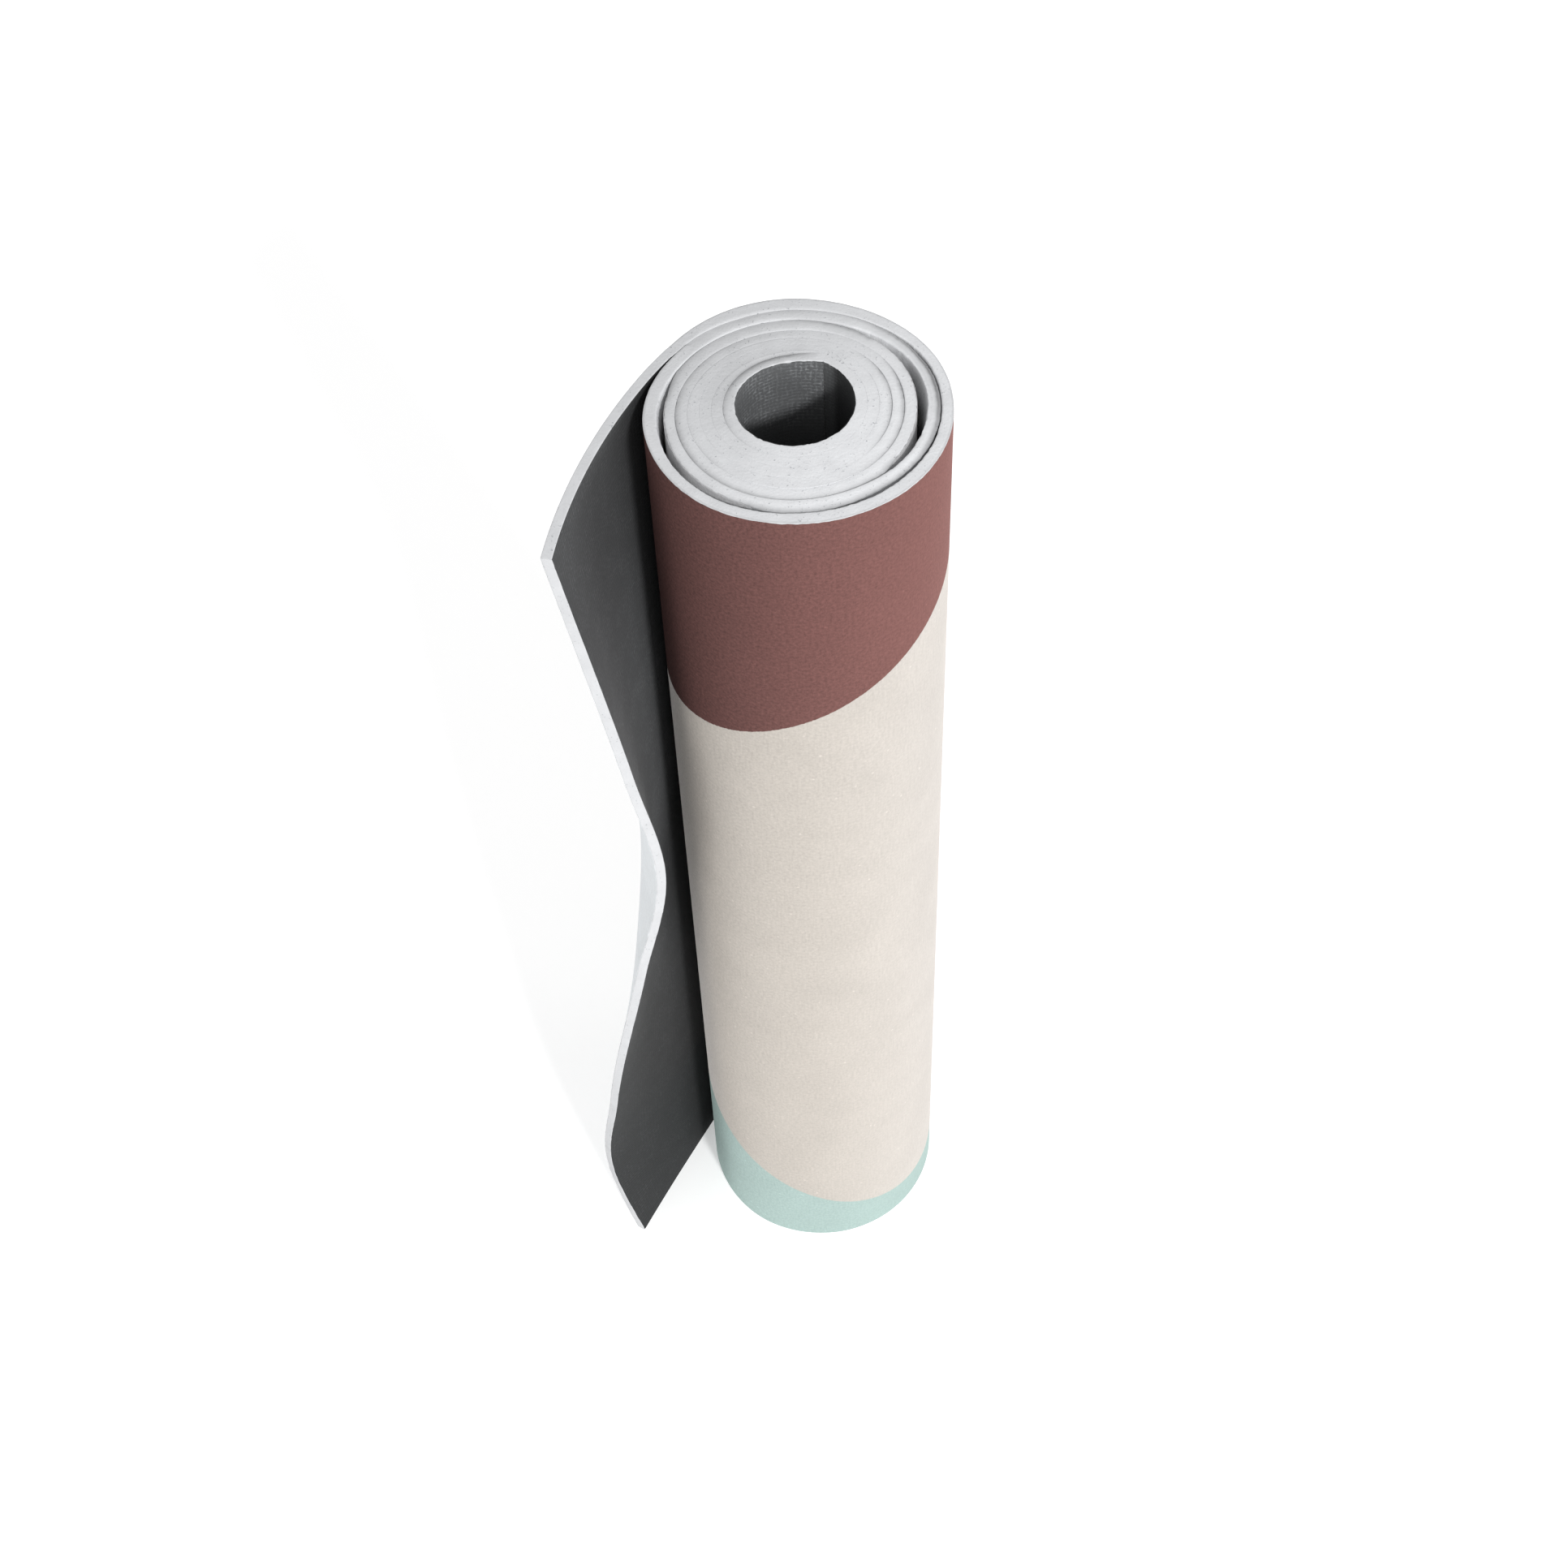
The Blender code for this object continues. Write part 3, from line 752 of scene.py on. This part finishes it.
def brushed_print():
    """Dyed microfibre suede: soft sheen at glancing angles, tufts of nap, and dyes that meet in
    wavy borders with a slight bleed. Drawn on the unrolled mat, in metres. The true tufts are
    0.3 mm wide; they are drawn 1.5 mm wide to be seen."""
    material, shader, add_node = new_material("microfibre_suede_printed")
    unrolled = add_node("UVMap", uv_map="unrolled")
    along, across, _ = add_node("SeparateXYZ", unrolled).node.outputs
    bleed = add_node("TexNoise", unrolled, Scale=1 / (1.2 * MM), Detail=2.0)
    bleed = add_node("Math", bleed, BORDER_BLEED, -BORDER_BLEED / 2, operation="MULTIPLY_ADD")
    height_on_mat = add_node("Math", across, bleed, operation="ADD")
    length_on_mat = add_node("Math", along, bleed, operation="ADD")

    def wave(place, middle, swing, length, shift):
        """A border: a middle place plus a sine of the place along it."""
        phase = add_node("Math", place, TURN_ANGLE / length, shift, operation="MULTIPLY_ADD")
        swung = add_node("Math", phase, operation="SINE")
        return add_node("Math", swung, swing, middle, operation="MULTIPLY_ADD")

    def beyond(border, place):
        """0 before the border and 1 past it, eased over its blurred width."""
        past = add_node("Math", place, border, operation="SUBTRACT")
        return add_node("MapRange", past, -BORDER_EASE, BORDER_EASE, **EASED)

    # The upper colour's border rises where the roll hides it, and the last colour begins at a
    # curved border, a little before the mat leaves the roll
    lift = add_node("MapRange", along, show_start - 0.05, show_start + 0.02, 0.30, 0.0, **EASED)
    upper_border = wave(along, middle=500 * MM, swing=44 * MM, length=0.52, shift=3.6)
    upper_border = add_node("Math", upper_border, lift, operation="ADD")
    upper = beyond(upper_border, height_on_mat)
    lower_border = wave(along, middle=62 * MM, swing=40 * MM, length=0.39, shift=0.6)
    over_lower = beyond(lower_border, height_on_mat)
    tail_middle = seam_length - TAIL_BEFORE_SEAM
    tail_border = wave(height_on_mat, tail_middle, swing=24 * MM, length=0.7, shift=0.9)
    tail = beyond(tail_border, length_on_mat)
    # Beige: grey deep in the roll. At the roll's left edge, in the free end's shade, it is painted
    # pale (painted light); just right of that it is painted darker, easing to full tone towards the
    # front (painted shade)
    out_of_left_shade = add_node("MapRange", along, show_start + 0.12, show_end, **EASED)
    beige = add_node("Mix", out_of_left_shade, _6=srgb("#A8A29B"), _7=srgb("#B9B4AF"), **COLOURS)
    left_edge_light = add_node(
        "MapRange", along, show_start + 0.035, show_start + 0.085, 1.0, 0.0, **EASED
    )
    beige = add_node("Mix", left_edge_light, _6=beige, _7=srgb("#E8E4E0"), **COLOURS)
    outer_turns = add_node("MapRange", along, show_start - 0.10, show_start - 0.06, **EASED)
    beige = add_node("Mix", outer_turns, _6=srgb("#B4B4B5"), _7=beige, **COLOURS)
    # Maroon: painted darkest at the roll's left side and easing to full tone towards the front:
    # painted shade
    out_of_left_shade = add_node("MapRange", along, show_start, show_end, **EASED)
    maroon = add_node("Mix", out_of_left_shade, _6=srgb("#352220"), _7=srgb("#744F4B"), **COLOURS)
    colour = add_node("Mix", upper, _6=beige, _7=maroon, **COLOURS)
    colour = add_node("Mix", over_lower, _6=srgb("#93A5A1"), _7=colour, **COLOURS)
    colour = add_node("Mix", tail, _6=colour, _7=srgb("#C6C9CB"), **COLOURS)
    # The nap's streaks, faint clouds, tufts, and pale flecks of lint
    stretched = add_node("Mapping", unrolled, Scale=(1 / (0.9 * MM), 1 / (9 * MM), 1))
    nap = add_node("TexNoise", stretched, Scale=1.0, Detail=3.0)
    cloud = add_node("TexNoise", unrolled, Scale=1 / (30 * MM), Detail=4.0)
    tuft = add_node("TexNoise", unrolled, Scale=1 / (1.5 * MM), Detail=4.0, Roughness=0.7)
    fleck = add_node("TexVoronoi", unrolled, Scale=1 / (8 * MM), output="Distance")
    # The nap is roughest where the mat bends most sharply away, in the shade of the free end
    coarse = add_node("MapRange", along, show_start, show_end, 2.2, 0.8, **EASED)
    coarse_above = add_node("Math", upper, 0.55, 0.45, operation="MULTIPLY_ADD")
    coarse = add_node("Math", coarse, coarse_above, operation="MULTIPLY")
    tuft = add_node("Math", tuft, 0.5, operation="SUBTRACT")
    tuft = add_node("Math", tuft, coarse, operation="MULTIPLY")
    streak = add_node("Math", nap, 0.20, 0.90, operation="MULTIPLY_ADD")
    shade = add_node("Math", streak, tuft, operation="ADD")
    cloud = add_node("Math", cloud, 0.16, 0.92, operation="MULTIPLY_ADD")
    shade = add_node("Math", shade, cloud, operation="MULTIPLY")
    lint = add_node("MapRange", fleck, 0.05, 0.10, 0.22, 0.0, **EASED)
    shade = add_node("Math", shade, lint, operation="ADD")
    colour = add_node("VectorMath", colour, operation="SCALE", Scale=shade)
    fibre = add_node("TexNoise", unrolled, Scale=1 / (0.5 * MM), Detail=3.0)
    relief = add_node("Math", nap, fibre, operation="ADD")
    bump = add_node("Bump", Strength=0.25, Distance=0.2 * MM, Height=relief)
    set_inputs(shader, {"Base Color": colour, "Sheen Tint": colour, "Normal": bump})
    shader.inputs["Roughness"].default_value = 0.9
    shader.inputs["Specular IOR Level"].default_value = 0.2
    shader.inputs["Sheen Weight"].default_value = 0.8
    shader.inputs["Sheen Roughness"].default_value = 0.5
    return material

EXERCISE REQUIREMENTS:
Reproduce the full listing word for word.

ANSWER BELOW:
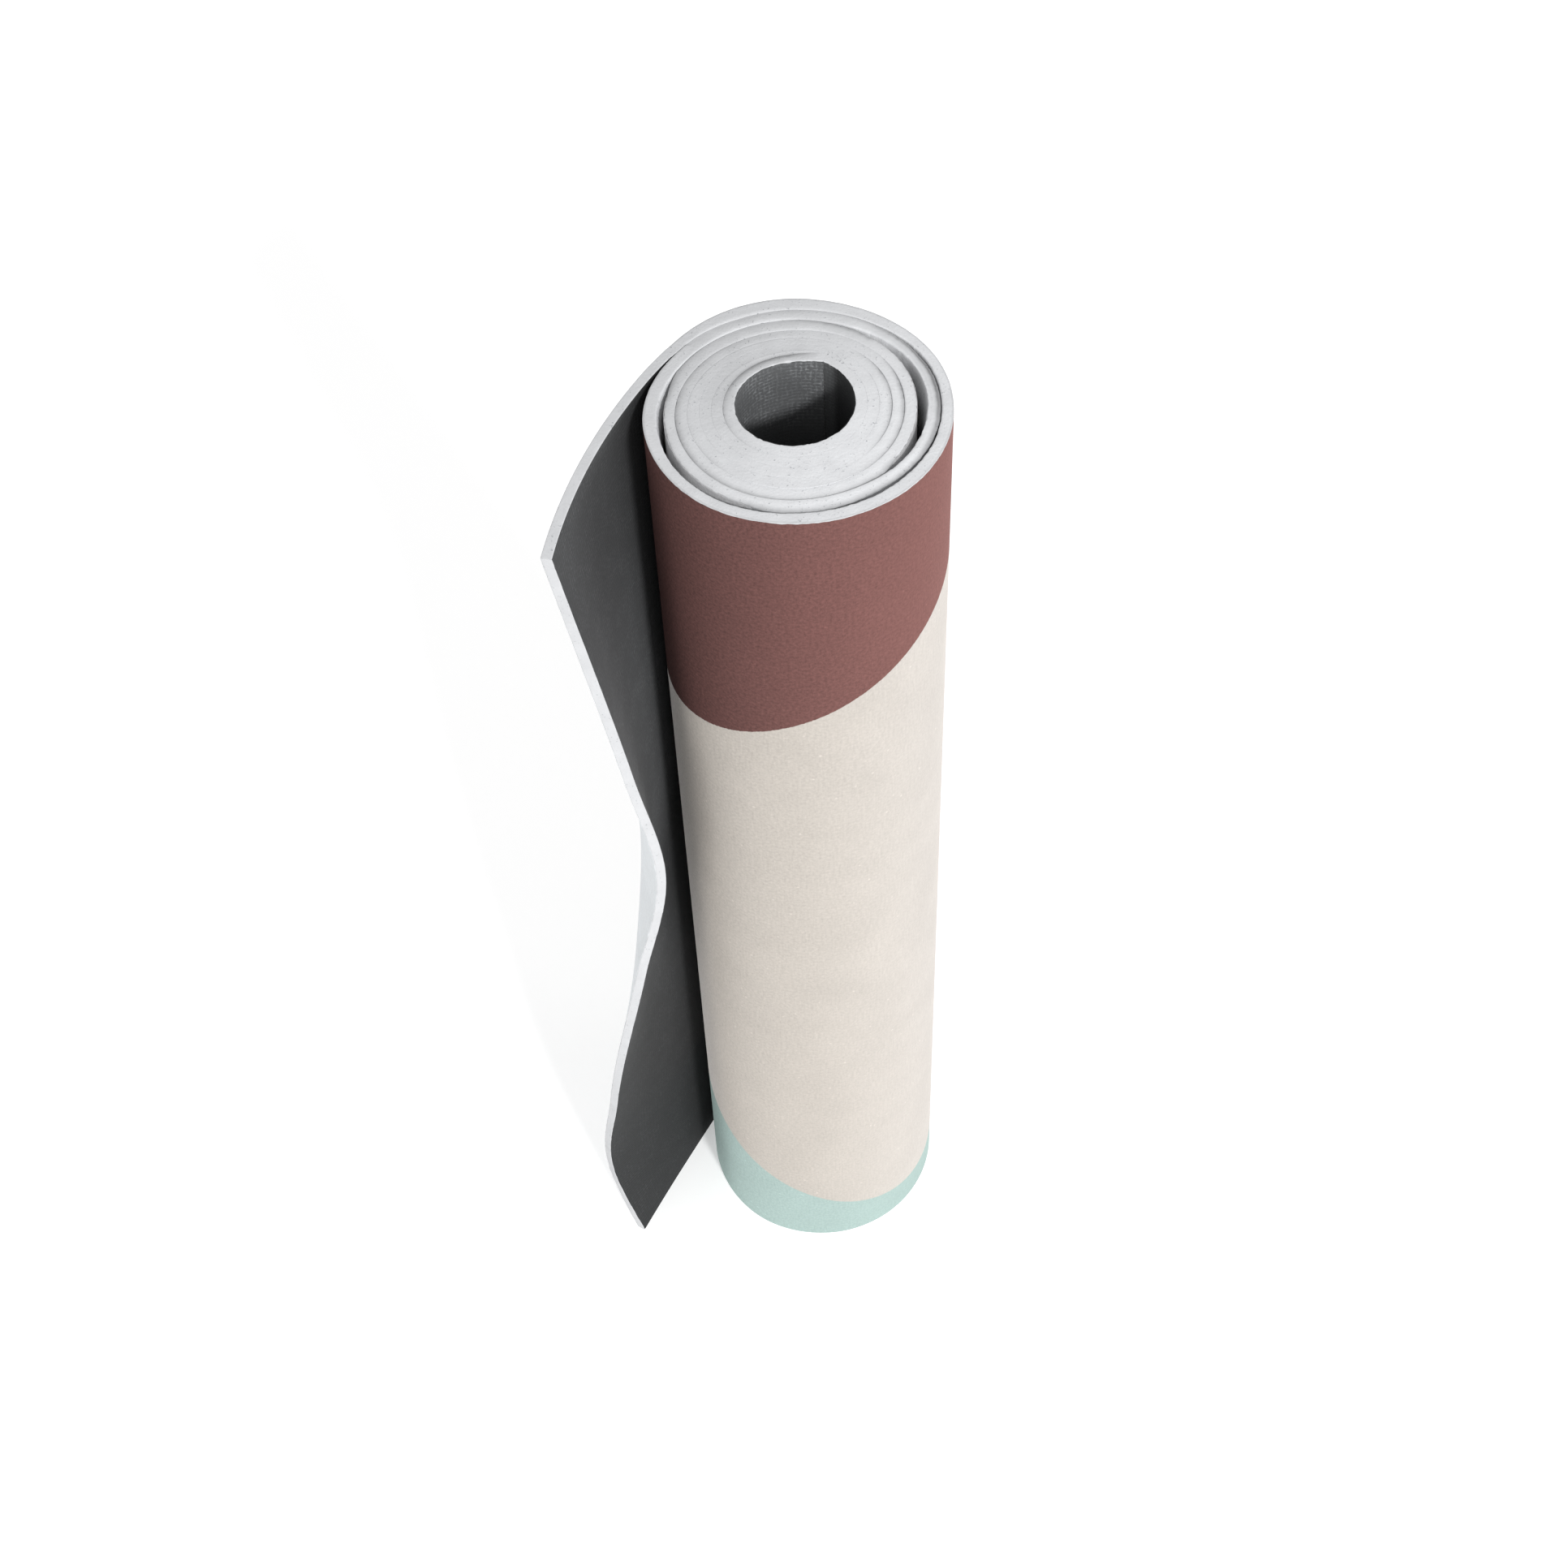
The Blender code for this object continues. Write part 3, from line 752 of scene.py on. This part finishes it.
def brushed_print():
    """Dyed microfibre suede: soft sheen at glancing angles, tufts of nap, and dyes that meet in
    wavy borders with a slight bleed. Drawn on the unrolled mat, in metres. The true tufts are
    0.3 mm wide; they are drawn 1.5 mm wide to be seen."""
    material, shader, add_node = new_material("microfibre_suede_printed")
    unrolled = add_node("UVMap", uv_map="unrolled")
    along, across, _ = add_node("SeparateXYZ", unrolled).node.outputs
    bleed = add_node("TexNoise", unrolled, Scale=1 / (1.2 * MM), Detail=2.0)
    bleed = add_node("Math", bleed, BORDER_BLEED, -BORDER_BLEED / 2, operation="MULTIPLY_ADD")
    height_on_mat = add_node("Math", across, bleed, operation="ADD")
    length_on_mat = add_node("Math", along, bleed, operation="ADD")

    def wave(place, middle, swing, length, shift):
        """A border: a middle place plus a sine of the place along it."""
        phase = add_node("Math", place, TURN_ANGLE / length, shift, operation="MULTIPLY_ADD")
        swung = add_node("Math", phase, operation="SINE")
        return add_node("Math", swung, swing, middle, operation="MULTIPLY_ADD")

    def beyond(border, place):
        """0 before the border and 1 past it, eased over its blurred width."""
        past = add_node("Math", place, border, operation="SUBTRACT")
        return add_node("MapRange", past, -BORDER_EASE, BORDER_EASE, **EASED)

    # The upper colour's border rises where the roll hides it, and the last colour begins at a
    # curved border, a little before the mat leaves the roll
    lift = add_node("MapRange", along, show_start - 0.05, show_start + 0.02, 0.30, 0.0, **EASED)
    upper_border = wave(along, middle=500 * MM, swing=44 * MM, length=0.52, shift=3.6)
    upper_border = add_node("Math", upper_border, lift, operation="ADD")
    upper = beyond(upper_border, height_on_mat)
    lower_border = wave(along, middle=62 * MM, swing=40 * MM, length=0.39, shift=0.6)
    over_lower = beyond(lower_border, height_on_mat)
    tail_middle = seam_length - TAIL_BEFORE_SEAM
    tail_border = wave(height_on_mat, tail_middle, swing=24 * MM, length=0.7, shift=0.9)
    tail = beyond(tail_border, length_on_mat)
    # Beige: grey deep in the roll. At the roll's left edge, in the free end's shade, it is painted
    # pale (painted light); just right of that it is painted darker, easing to full tone towards the
    # front (painted shade)
    out_of_left_shade = add_node("MapRange", along, show_start + 0.12, show_end, **EASED)
    beige = add_node("Mix", out_of_left_shade, _6=srgb("#A8A29B"), _7=srgb("#B9B4AF"), **COLOURS)
    left_edge_light = add_node(
        "MapRange", along, show_start + 0.035, show_start + 0.085, 1.0, 0.0, **EASED
    )
    beige = add_node("Mix", left_edge_light, _6=beige, _7=srgb("#E8E4E0"), **COLOURS)
    outer_turns = add_node("MapRange", along, show_start - 0.10, show_start - 0.06, **EASED)
    beige = add_node("Mix", outer_turns, _6=srgb("#B4B4B5"), _7=beige, **COLOURS)
    # Maroon: painted darkest at the roll's left side and easing to full tone towards the front:
    # painted shade
    out_of_left_shade = add_node("MapRange", along, show_start, show_end, **EASED)
    maroon = add_node("Mix", out_of_left_shade, _6=srgb("#352220"), _7=srgb("#744F4B"), **COLOURS)
    colour = add_node("Mix", upper, _6=beige, _7=maroon, **COLOURS)
    colour = add_node("Mix", over_lower, _6=srgb("#93A5A1"), _7=colour, **COLOURS)
    colour = add_node("Mix", tail, _6=colour, _7=srgb("#C6C9CB"), **COLOURS)
    # The nap's streaks, faint clouds, tufts, and pale flecks of lint
    stretched = add_node("Mapping", unrolled, Scale=(1 / (0.9 * MM), 1 / (9 * MM), 1))
    nap = add_node("TexNoise", stretched, Scale=1.0, Detail=3.0)
    cloud = add_node("TexNoise", unrolled, Scale=1 / (30 * MM), Detail=4.0)
    tuft = add_node("TexNoise", unrolled, Scale=1 / (1.5 * MM), Detail=4.0, Roughness=0.7)
    fleck = add_node("TexVoronoi", unrolled, Scale=1 / (8 * MM), output="Distance")
    # The nap is roughest where the mat bends most sharply away, in the shade of the free end
    coarse = add_node("MapRange", along, show_start, show_end, 2.2, 0.8, **EASED)
    coarse_above = add_node("Math", upper, 0.55, 0.45, operation="MULTIPLY_ADD")
    coarse = add_node("Math", coarse, coarse_above, operation="MULTIPLY")
    tuft = add_node("Math", tuft, 0.5, operation="SUBTRACT")
    tuft = add_node("Math", tuft, coarse, operation="MULTIPLY")
    streak = add_node("Math", nap, 0.20, 0.90, operation="MULTIPLY_ADD")
    shade = add_node("Math", streak, tuft, operation="ADD")
    cloud = add_node("Math", cloud, 0.16, 0.92, operation="MULTIPLY_ADD")
    shade = add_node("Math", shade, cloud, operation="MULTIPLY")
    lint = add_node("MapRange", fleck, 0.05, 0.10, 0.22, 0.0, **EASED)
    shade = add_node("Math", shade, lint, operation="ADD")
    colour = add_node("VectorMath", colour, operation="SCALE", Scale=shade)
    fibre = add_node("TexNoise", unrolled, Scale=1 / (0.5 * MM), Detail=3.0)
    relief = add_node("Math", nap, fibre, operation="ADD")
    bump = add_node("Bump", Strength=0.25, Distance=0.2 * MM, Height=relief)
    set_inputs(shader, {"Base Color": colour, "Sheen Tint": colour, "Normal": bump})
    shader.inputs["Roughness"].default_value = 0.9
    shader.inputs["Specular IOR Level"].default_value = 0.2
    shader.inputs["Sheen Weight"].default_value = 0.8
    shader.inputs["Sheen Roughness"].default_value = 0.5
    return material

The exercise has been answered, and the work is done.